March 27th, 2004, 12:43 PM
When Ty had his first LP he was 7.5 months old and he was inpatient. He had been admitted through the ER and had been there for 4 days by this time. When the LP was suggested, at first I was told by the attending pediatrician and resident working on Ty's case that Ty would have to be awake for his LP and that it would be very difficult to do on a baby Ty's age. However, when the Neuro surgeon and neurologists were consulted, they said no, we prefer the reading while he is sedated. :? So I have to wonder if there are just some different "schools of thought" on the matter??? I do know, at least in Ty's case, that his pressure shot up when he woke in the middle of a LP, therefore his pressure is obviously higher when he is awake, or atleast, not completely relaxed. I also just remembered something I was told when we were considering the indwelling ICP monitoring. The reason that is so very hard to do on a mobile baby or toddler is because the readings are not accurate if the child is sedated the whole time, and if the child is not sedated it is nearly impossible to keep them from pulling and tugging on the part of the devive outside of their head.
It sounds like, if Andrew had a normal or borderline pressure while sedated, you can't really be sure that is accurate?? :? I think I will pose this question to Dr Goodrich, via email and see what he has to say.

Steve Holland
March 27th, 2004, 11:38 PM
From what we have experienced and have been told, a pressure reading can be somewhat inaccurate under either method. As other have said, if the child is awake and fighting, the pressure will read higher than it normally would. If a child is totally out under anesthesia (like before a surgery), the pressure can vary based on the oxygen saturation level in his blood (contolled and monitored by the anesthesiologist). I know the pressure can vary a lot with a child struggling, but I don't know how much it can vary based on the O2 levels.

If your child is going to be having surgery anyway, my parental advice would be to notify the surgeon and anesthesilogist ahead of time so that they could brush up on the effects of the O2 levels on pressure to ensure that you get as accurate a test as possible.

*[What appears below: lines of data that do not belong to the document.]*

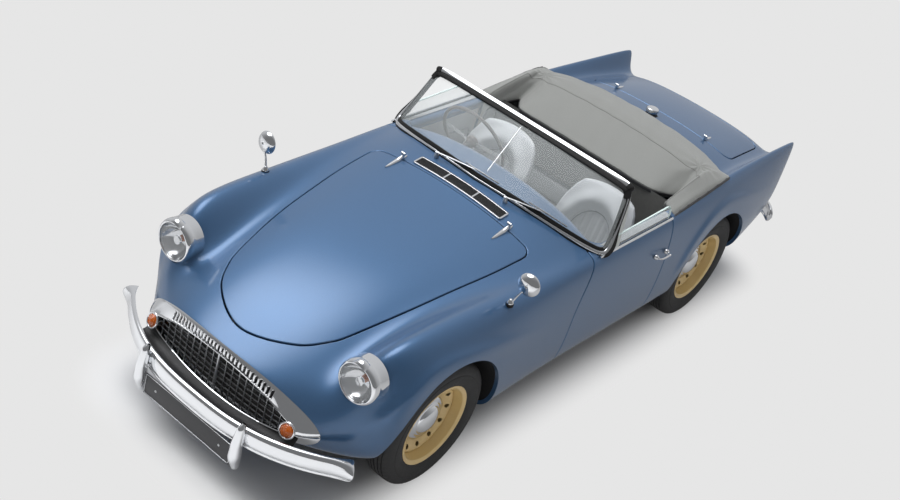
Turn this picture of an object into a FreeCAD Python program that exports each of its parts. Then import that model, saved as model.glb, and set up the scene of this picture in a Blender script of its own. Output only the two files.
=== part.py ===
import FreeCAD, Part
import math
import os

V = FreeCAD.Vector
ORIGIN = V(0, 0, 0)
AXIS_X = V(1, 0, 0)
AXIS_Y = V(0, 1, 0)
AXIS_Z = V(0, 0, 1)
MIRROR = -1

# Frame: nose towards -Y, the car's left side towards +X, +Z up, the road at z = 0.

# Main sizes
half_length = 2037.0
half_width = 768.0
crown_height = 900.0
wheelbase = 2337.0
front_axle_y = -1200.0
rear_axle_y = front_axle_y + wheelbase
front_track = 1270.0
rear_track = 1219.0
skin = 5.0
panel_gap = 6.0
seat_gap = 0.3
overrun = 30.0
reach = 2.0 * half_width

# Tyre and wheel
tyre_radius = 320.0
tyre_width = 150.0
rim_radius = 206.5
bead_radius = 190.5
rim_width = 114.0
rim_wall = 6.0
hub_cap_radius = 112.0
hub_cap_height = 34.0
hub_bore_radius = 32.0
vent_hole_count = 12
vent_hole_radius = 11.0
vent_circle_radius = 148.0
disc_plate = 8.0

# Arches and inner wings
arch_radius = 368.0
front_tub_inner_x = 385.0
rear_tub_inner_x = 505.0
tub_wall = 4.0
arm_window = (210.0, 480.0)
axle_window = (70.0, 400.0)

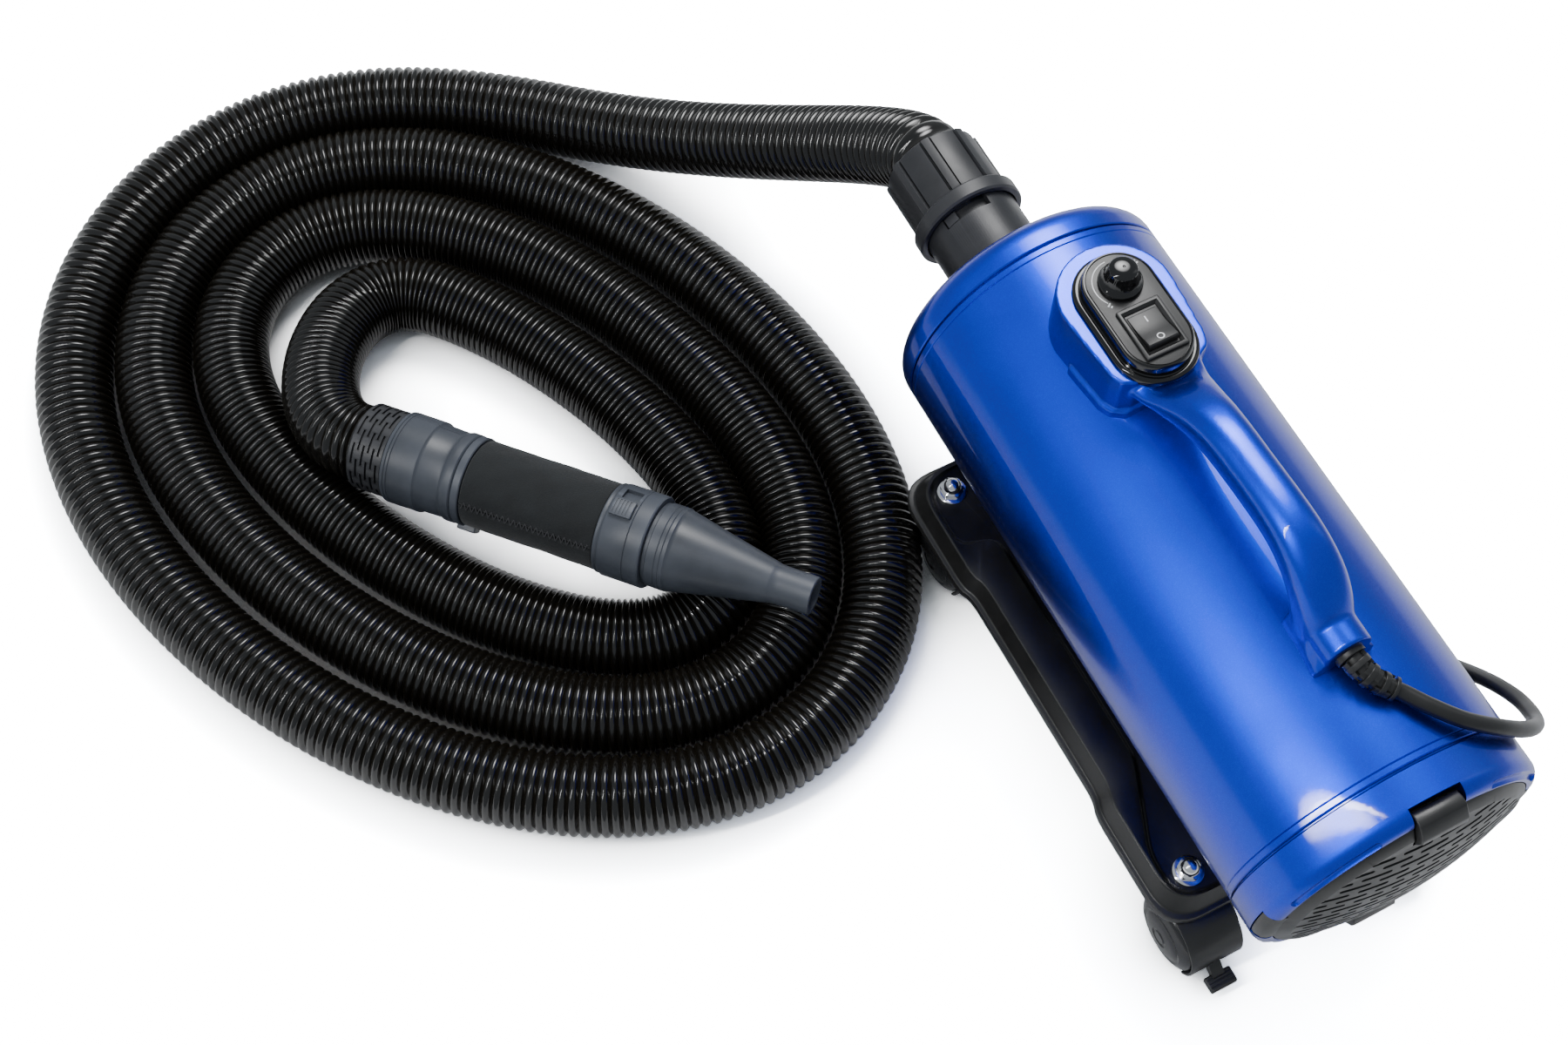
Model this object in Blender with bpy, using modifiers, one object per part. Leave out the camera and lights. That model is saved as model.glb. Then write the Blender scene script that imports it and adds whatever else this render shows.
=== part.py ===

One issue with a child that is not sedated or only mildly sedated is that it is sometimes difficult to get the LP needle into the proper space, especially with overweight children. Having to dig around to find the space just adds to the length and stress of the procedure. By performing the LP with fluorscopy (like a sonogram), the doc can find the space much easier.

LPs are more often done to test the spinal fluid for diseases like menengitis/encephalitis. So, if your doc doesn't normally test for pressure, it wouldn't hurt to remind him or her that the level of the monometer in relation to the child's body affects the pressure reading. While this would not be an issue if the monometer is directly connected to the needle, it could be if they use tubing between the needle and the monometer.

Due to the problems with getting accurate pressure readings and some docs ignorance of CH, I don't know that the decision to shunt if ever extremely clear cut. (We as the parents were left to make the decision for our three.) However, of the families I have talked to who made the decision to shunt even though they were not 100% sure at the time, I don't know of any that regret their decision. However, I have talked to MPS I families whose children have gone blind due to not being shunted that wish they had. So, that is why this forum and this topic is so important.

Steve Holland

March 28th, 2004, 08:01 PM
Excellent post. Thank you for your input, it is quite informative, and very important information for any parent of a child with CH or raised ICP of any nature.
And you are so right about shunting being a hard decision. I know that Jim and I agonized over making that decision. Our Dr. gave us his input and reccomendations and then we were left to make the choice. I was in tears about it as the nurse was taking Ty out of my arms to carry him into the OR. However, within 12 hours of the surgery, Ty was a new person. I had such peace that we did exactly the right thing, with exactly the right doctor. and now, only two months later if I had any regrets at all, they would simply be that we waited too long to seek out Dr Swift!